_Rows from a 3D modeling dataset:_
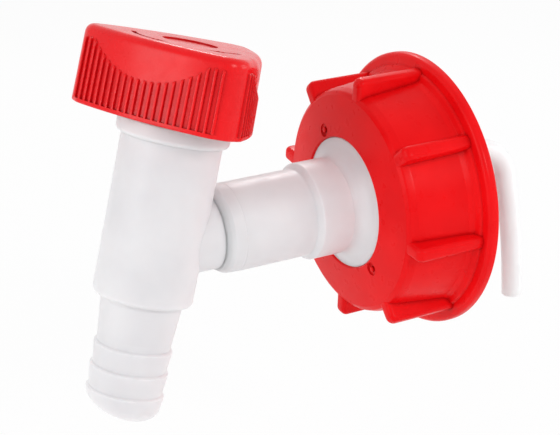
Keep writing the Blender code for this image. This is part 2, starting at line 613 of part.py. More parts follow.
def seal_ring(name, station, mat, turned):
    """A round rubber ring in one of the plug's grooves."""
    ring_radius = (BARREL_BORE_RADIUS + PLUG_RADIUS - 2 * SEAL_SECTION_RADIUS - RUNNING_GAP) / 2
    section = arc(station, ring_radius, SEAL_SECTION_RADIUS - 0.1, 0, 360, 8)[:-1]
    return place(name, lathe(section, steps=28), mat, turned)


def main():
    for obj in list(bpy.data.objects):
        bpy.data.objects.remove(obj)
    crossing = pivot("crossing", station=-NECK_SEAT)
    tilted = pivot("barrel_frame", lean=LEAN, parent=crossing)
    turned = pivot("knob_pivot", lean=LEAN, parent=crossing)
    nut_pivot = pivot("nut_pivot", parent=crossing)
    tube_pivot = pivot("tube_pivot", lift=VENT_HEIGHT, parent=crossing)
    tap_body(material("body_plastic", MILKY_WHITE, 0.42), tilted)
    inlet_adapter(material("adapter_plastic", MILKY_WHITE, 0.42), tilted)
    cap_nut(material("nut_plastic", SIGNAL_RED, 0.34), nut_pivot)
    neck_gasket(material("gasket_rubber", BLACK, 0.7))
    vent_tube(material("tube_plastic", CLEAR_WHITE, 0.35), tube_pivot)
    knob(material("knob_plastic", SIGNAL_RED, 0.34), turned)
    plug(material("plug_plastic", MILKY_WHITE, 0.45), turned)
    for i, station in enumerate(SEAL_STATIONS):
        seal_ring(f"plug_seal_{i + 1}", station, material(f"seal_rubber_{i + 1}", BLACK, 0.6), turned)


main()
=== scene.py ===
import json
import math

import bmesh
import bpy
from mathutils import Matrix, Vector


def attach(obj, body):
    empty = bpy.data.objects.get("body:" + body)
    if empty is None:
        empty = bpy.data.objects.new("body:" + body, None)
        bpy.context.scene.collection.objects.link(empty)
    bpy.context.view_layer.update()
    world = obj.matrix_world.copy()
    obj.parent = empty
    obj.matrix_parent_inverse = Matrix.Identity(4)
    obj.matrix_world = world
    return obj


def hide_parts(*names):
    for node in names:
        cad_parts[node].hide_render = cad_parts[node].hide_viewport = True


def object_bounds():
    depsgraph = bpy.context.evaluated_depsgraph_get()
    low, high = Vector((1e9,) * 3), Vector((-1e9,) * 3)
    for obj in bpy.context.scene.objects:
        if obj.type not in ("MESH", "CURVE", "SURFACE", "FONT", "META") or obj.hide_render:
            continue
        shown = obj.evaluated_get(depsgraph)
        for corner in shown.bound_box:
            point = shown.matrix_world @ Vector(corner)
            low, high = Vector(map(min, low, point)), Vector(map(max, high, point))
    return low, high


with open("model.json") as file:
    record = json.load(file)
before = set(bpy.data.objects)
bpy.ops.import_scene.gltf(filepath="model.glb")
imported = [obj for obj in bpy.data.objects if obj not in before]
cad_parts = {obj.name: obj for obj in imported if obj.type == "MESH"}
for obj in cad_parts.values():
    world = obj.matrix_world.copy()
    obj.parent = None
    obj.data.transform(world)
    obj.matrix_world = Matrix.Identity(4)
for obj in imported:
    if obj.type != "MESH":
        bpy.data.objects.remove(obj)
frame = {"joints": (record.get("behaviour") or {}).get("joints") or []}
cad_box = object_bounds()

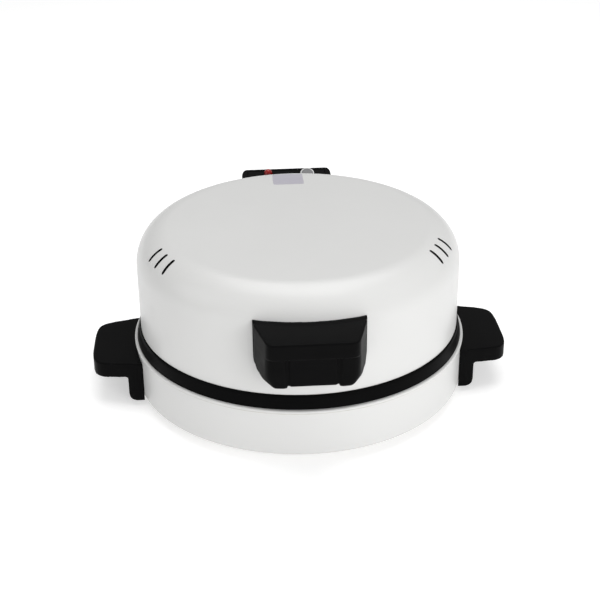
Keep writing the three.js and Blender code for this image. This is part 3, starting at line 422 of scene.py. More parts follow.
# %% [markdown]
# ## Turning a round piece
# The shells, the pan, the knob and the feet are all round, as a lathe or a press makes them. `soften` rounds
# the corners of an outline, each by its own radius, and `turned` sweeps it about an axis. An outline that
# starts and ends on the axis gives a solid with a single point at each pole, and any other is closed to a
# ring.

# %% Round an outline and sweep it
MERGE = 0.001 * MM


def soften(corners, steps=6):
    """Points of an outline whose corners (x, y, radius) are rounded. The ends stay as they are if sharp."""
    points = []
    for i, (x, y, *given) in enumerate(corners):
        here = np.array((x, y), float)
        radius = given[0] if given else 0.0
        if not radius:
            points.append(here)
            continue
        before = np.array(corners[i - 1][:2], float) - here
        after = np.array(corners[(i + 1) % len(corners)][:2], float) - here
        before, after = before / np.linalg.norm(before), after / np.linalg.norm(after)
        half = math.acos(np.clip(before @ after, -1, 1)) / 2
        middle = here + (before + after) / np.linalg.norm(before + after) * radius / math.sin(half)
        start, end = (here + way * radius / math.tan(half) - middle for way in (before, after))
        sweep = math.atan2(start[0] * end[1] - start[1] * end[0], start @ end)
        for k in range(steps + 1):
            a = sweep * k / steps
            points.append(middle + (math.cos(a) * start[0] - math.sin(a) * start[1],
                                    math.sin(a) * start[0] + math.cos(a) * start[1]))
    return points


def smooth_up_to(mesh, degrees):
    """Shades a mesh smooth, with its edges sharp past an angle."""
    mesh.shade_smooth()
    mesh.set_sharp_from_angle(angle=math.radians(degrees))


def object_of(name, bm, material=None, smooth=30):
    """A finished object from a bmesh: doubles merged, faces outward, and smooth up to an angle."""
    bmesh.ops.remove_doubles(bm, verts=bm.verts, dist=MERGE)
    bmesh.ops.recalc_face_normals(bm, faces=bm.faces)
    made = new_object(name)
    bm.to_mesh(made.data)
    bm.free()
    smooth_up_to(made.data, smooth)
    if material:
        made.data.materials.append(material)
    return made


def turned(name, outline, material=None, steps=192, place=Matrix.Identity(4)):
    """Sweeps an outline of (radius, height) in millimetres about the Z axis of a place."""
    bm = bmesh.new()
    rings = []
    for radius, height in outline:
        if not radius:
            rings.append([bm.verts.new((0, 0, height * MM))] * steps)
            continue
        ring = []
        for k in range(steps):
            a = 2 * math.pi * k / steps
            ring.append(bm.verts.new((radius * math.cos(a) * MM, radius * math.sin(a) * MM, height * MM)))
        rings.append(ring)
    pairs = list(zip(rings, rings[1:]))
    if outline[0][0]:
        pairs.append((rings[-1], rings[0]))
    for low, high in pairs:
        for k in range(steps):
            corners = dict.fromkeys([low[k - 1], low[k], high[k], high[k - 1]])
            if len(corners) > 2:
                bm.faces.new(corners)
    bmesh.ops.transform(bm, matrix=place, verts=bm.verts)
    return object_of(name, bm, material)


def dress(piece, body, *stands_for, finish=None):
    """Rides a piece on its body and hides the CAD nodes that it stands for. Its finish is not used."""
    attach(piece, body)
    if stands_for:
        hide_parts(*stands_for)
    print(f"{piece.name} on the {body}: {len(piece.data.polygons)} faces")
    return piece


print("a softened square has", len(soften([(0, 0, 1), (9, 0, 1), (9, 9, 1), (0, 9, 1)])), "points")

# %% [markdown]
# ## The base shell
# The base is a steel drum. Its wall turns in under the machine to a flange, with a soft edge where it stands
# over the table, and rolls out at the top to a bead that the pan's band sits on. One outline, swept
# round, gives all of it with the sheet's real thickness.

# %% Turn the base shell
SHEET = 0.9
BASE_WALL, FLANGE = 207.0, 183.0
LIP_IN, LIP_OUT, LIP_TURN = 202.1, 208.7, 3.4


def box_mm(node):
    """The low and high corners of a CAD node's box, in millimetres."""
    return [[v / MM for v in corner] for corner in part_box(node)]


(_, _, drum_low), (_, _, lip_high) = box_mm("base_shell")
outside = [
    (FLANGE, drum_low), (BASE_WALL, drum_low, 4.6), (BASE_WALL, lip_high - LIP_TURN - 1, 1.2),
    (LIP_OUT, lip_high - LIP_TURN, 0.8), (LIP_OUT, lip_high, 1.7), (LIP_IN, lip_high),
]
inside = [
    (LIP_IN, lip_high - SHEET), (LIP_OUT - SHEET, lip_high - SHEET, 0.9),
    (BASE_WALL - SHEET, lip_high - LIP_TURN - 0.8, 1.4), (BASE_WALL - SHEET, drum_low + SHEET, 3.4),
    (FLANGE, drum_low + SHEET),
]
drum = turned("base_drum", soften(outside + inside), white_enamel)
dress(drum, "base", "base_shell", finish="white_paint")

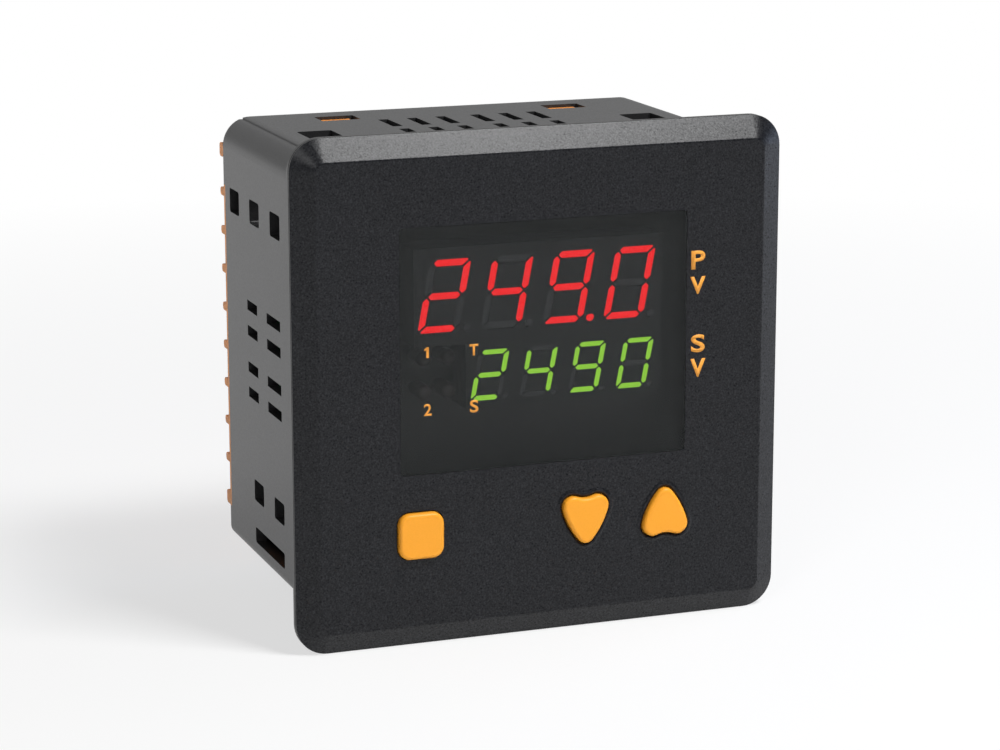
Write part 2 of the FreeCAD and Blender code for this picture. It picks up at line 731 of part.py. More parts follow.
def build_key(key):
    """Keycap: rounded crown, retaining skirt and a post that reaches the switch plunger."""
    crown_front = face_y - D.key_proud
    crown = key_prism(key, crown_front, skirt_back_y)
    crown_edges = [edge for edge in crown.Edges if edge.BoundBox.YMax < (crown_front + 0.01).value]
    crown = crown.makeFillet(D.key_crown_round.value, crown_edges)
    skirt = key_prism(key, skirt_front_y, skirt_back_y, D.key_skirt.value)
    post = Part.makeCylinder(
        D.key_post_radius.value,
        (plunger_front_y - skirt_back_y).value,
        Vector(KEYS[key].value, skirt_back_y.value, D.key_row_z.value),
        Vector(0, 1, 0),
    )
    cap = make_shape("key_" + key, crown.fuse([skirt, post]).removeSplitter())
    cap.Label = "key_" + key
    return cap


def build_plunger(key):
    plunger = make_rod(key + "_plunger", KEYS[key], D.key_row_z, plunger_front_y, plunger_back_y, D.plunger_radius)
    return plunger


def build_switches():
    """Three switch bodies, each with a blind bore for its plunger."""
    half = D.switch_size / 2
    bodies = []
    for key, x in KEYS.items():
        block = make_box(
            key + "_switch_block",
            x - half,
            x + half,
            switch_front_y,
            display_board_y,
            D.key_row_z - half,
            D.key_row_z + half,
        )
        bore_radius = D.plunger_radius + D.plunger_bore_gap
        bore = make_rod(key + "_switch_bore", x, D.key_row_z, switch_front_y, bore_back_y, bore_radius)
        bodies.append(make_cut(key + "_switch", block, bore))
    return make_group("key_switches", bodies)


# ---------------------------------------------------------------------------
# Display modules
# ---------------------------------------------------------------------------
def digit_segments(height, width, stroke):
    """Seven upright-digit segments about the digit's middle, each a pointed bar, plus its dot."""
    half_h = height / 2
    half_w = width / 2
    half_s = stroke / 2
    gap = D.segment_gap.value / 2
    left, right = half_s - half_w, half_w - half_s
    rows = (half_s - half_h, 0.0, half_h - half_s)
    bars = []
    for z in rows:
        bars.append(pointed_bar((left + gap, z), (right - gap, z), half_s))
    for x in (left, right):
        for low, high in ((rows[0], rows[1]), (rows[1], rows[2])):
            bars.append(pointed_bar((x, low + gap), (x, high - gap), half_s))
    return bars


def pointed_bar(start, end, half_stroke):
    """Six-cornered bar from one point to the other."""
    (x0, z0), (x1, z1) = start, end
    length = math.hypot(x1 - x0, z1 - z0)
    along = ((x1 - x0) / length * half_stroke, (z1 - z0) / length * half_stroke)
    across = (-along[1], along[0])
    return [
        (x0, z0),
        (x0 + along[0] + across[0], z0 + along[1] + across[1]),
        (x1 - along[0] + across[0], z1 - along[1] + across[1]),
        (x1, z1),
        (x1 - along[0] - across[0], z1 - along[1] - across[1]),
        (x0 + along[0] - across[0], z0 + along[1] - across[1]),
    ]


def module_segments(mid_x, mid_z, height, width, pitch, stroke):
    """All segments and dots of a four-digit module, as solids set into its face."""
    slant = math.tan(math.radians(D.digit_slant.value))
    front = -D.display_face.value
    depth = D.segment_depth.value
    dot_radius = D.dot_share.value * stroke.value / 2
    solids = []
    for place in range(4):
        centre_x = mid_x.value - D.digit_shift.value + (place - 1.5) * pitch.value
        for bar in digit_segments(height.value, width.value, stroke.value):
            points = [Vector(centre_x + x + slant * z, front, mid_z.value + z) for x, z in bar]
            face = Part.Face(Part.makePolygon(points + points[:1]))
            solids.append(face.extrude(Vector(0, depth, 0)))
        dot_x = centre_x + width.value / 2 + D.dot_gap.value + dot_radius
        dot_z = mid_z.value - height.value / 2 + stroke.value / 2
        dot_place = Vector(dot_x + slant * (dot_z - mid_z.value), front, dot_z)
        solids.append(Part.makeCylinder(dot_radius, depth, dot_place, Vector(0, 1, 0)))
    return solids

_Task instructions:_
Your task is to repeat exactly the lines from the one that contains "SIGNAL_RED, 0.34), turned)" through the one that contains "cad_parts[node].hide_render = cad_parts[node].hide_viewport", with both end lines included.

_Solution below:_
    knob(material("knob_plastic", SIGNAL_RED, 0.34), turned)
    plug(material("plug_plastic", MILKY_WHITE, 0.45), turned)
    for i, station in enumerate(SEAL_STATIONS):
        seal_ring(f"plug_seal_{i + 1}", station, material(f"seal_rubber_{i + 1}", BLACK, 0.6), turned)


main()
=== scene.py ===
import json
import math

import bmesh
import bpy
from mathutils import Matrix, Vector


def attach(obj, body):
    empty = bpy.data.objects.get("body:" + body)
    if empty is None:
        empty = bpy.data.objects.new("body:" + body, None)
        bpy.context.scene.collection.objects.link(empty)
    bpy.context.view_layer.update()
    world = obj.matrix_world.copy()
    obj.parent = empty
    obj.matrix_parent_inverse = Matrix.Identity(4)
    obj.matrix_world = world
    return obj


def hide_parts(*names):
    for node in names:
        cad_parts[node].hide_render = cad_parts[node].hide_viewport = True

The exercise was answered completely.